On March 7 Ted Haggard became president of the National Association of Evangelicals (NAE). Haggard pastors New Life Church in Colorado Springs, a 9,200-member church known for emphasizing prayer for world evangelism. Todd Hertz, CT's assistant online editor, interviewed Haggard.

Why do you think you were chosen to head the organization at this time?

The number one discipleship mechanism that God has chosen is the local church. It makes all the sense in the world for the president of the NAE to be a local church pastor. It's important that after I do an interview with a Washington, D.C., radio station that I then have to lead a marriage counseling appointment and then a funeral.
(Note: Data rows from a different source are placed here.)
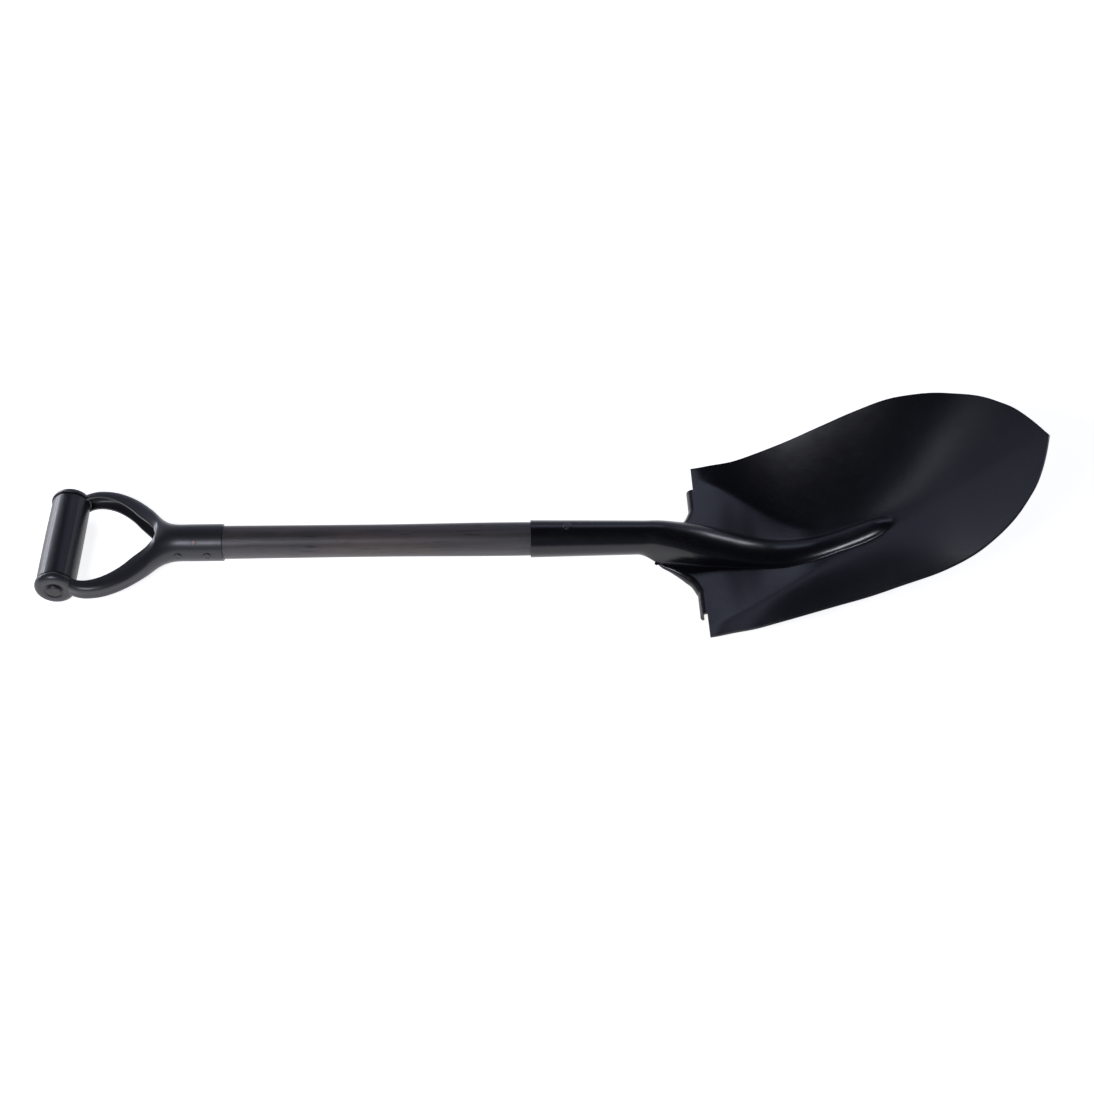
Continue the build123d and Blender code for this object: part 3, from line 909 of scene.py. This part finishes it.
class ShovelSizes(bpy.types.PropertyGroup):
    """Sizes that a user would change, in millimetres."""

    blade_sheet: size("Blade sheet", "Thickness of the blade's steel, mm", 1.9, 1.0, 2.0)
    blade_edge: size("Blade edge", "Rounding of the blade's sheet edges, mm", 0.6, 0.1, 0.9)
    arm_groove: size("Arm groove", "Depth of the hollow along the arms' outer sides, mm", 0.7, 0.0, 2.0)
    grip_lines: size("Grip lines", "Depth of the lines along the grip, mm", 0.16, 0.0, 0.5)


class ShovelColours(bpy.types.PropertyGroup):
    """Colours of the finishes."""

    blade: colour("Blade paint", "Paint on the blade and socket", (0.0050, 0.0052, 0.0075))
    wood_stain: colour("Wood stain", "Grey stain on the shaft", (0.050, 0.046, 0.048))
    wood_brown: colour("Wood brown", "Brown that shows through the stain", (0.095, 0.070, 0.060))
    yoke: colour("Yoke coating", "Coating on the yoke", (0.031, 0.031, 0.036))
    pin: colour("Pin", "Small pin in the yoke's sleeve", (0.11, 0.085, 0.075))
    grip: colour("Grip", "Moulded grip", (0.0065, 0.0065, 0.0090))
    rod: colour("Rod", "Rod that the grip turns on", (0.055, 0.053, 0.055))


class ShovelStage(bpy.types.PropertyGroup):
    """Light, floor and view."""

    lens: FloatProperty(name="Lens", description="Focal length of the view", default=58.17, min=20.0,
                        max=200.0, unit="CAMERA")
    far_glow: glow("Far light", "Large soft light behind the shovel", 1.05)
    near_glow: glow("Near light", "Light at the viewer's side, over the yoke", 24.0)
    left_glow: glow("Left light", "Soft light beyond the grip", 10.0)
    strip_glow: glow("Strip light", "Narrow light beyond the ridge of the blade", 18.0)
    spot_glow: glow("Spot light", "Small soft light that the rising front of the blade mirrors", 1.3)
    wall_glow: glow("Walls", "Brightness of the room low down", 0.42)
    ceiling_glow: glow("Ceiling", "Brightness of the room overhead", 0.02)
    floor_glow: FloatProperty(name="Floor glow", description="How much the floor lights itself",
                              default=0.85, min=0.0, max=2.0)


class ShovelBlade(bpy.types.Operator):
    """Build the blade's pressed sheet and finish its rivet"""

    bl_idname = "shovel.build_blade"
    bl_label = "Build Blade"

    def execute(self, context):
        sizes, colours = context.scene.shovel_sizes, context.scene.shovel_colours
        paint = finish_named("black_paint", paint_finish, colours)
        blade = build_blade(sizes.blade_sheet, sizes.blade_edge)
        dress(blade, paint)
        dress(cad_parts["socket_rivet"], paint)
        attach(blade, "handle")
        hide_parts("blade")
        return {"FINISHED"}


class ShovelShaft(bpy.types.Operator):
    """Build the wooden shaft"""

    bl_idname = "shovel.build_shaft"
    bl_label = "Build Shaft"

    def execute(self, context):
        shaft = build_shaft()
        dress(shaft, finish_named("stained_wood", wood_finish, context.scene.shovel_colours))
        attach(shaft, "handle")
        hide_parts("shaft")
        return {"FINISHED"}


class ShovelYoke(bpy.types.Operator):
    """Build the yoke, its two cups and the finish of its rivets and pin"""

    bl_idname = "shovel.build_yoke"
    bl_label = "Build Yoke"

    def execute(self, context):
        colours = context.scene.shovel_colours
        coat = finish_named("gunmetal_coat", steel_finish, "gunmetal_coat", colours.yoke, 0.2, 0.30,
                            0.42)
        pin = finish_named("brown_pin", steel_finish, "brown_pin", colours.pin, 0.6, 0.35, 0.5)
        yoke = build_yoke(context.scene.shovel_sizes.arm_groove)
        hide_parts("yoke")
        for piece in [yoke] + build_cups():
            dress(piece, coat)
            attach(piece, "handle")
        dress(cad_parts["yoke_rivets"], coat)
        dress(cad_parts["yoke_pin"], pin)
        return {"FINISHED"}


class ShovelGrip(bpy.types.Operator):
    """Build the grip and finish its rod"""

    bl_idname = "shovel.build_grip"
    bl_label = "Build Grip"

    def execute(self, context):
        colours = context.scene.shovel_colours
        grip = build_grip(context.scene.shovel_sizes.grip_lines)
        dress(grip, finish_named("black_moulding", grip_finish, colours))
        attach(grip, "grip")
        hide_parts("grip_tube")
        rod = finish_named("rod_steel_dull", steel_finish, "rod_steel_dull", colours.rod, 0.7, 0.34,
                           0.5)
        dress(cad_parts["grip_rod"], rod)
        return {"FINISHED"}


class ShovelSetting(bpy.types.Operator):
    """Set up the floor, the light and the camera"""

    bl_idname = "shovel.build_stage"
    bl_label = "Build Stage"

    def execute(self, context):
        stage = context.scene.shovel_stage
        build_room(stage.wall_glow, stage.ceiling_glow)
        context.scene.view_settings.view_transform = "Standard"
        build_floor(stage.floor_glow)
        softbox("far_light", (0.0, 0.69, 0.72), 1.9, (1.1, 0.6), stage.far_glow, BLUE, BLADE_AIM)
        softbox("strip_light", (0.57, 0.66, 0.50), 1.9, (0.36, 0.12), stage.strip_glow, COOL,
                BLADE_AIM)
        softbox("spot_light", (-0.74, 0.38, 0.56), 1.6, (0.22, 0.26), stage.spot_glow, COOL,
                BLADE_AIM)
        softbox("left_light", (-0.70, 0.68, 0.10), 0.8, (0.6, 0.24), stage.left_glow, COOL,
                GRIP_AIM)
        softbox("near_light", (-0.42, -0.62, 0.67), 2.0, (0.7, 0.28), stage.near_glow, COOL)
        place_camera(stage.lens)
        return {"FINISHED"}


OPERATORS = (ShovelBlade, ShovelShaft, ShovelYoke, ShovelGrip, ShovelSetting)


class ShovelPanel(bpy.types.Panel):
    """Sizes, colours and build buttons of the shovel"""

    bl_idname = "VIEW3D_PT_shovel"
    bl_label = "Round Point Shovel"
    bl_space_type = "VIEW_3D"
    bl_region_type = "UI"
    bl_category = "Shovel"

    def draw(self, context):
        for group in (context.scene.shovel_sizes, context.scene.shovel_colours,
                      context.scene.shovel_stage):
            box = self.layout.box()
            for name in type(group).__annotations__:
                box.prop(group, name)
        for operator in OPERATORS:
            self.layout.operator(operator.bl_idname)


GROUPS = {"shovel_sizes": ShovelSizes, "shovel_colours": ShovelColours, "shovel_stage": ShovelStage}


def register():
    """Adds the settings, operators and panel."""
    for name, group in GROUPS.items():
        bpy.utils.register_class(group)
        setattr(bpy.types.Scene, name, PointerProperty(type=group))
    for kind in OPERATORS + (ShovelPanel,):
        bpy.utils.register_class(kind)


def unregister():
    """Takes them out again."""
    for kind in reversed(OPERATORS + (ShovelPanel,)):
        bpy.utils.unregister_class(kind)
    for name, group in GROUPS.items():
        delattr(bpy.types.Scene, name)
        bpy.utils.unregister_class(group)


def main():
    """Builds everything."""
    register()
    bpy.ops.shovel.build_blade()
    bpy.ops.shovel.build_shaft()
    bpy.ops.shovel.build_yoke()
    bpy.ops.shovel.build_grip()
    bpy.ops.shovel.build_stage()


if __name__ == "__main__":
    main()
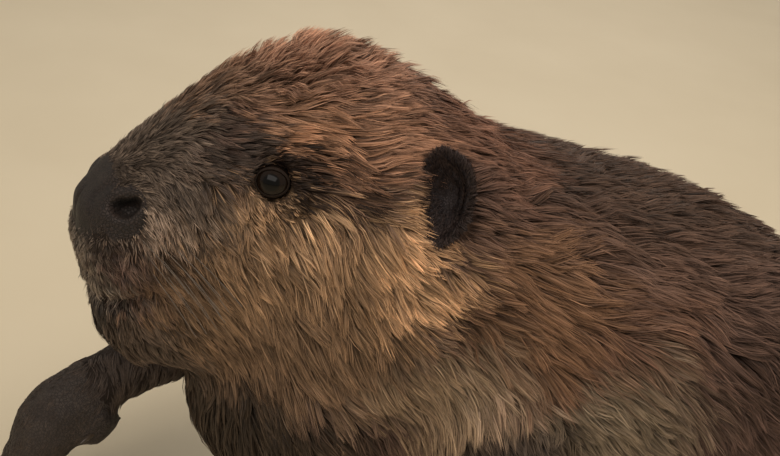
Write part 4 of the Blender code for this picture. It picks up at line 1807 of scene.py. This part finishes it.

What happens at that wedding, the funeral, and through teaching Genesis 19 on Sunday morning is the reason NAE exists.

How would you describe your beliefs—where do you fit in the evangelical spectrum?

I am a Spirit-filled evangelical and a dispensationalist, but I am not a sensationalist dispensationalist.

My worldview embraces the body working together to promote the gospel. Christians need to be connected both to their local churches and, through their local churches, to a larger network of churches for the promotion of the gospel. There are certain things we can do together that we could never do alone.

Former NAE President Kevin Mannoia got into trouble for advocating closer ties with the National Council of Churches. Should the NAE build closer relationships with other networks, such as the NCC?

We need to have a respectful, civilized relationship with the NCC, but our differentiating chord is the emphasis on being born again, the integrity of the Bible as the Word of God, and that Jesus is the only way we can have eternal life. Many in the NCC do not embrace these things. I am not interested in unity for unity's sake. I am interested in born-again Christian believers being in unity to advance the cause of Christ. I am not interested in NAE participating in every group that wants to get together to celebrate the brotherhood of mankind. The gospel is a dividing message.

What are your priorities for NAE?

One of my passions is to ensure that evangelicalism is thoughtfully and effectively represented in the public debate. NAE is, to a degree, the representative of evangelicalism worldwide. The Southern Baptist Convention is not a member of NAE, but we still speak for them since they are evangelicals and we are the National Association of Evangelicals. In that role, my intention is to move NAE from being responsive to being proactive—and probably a little assertive.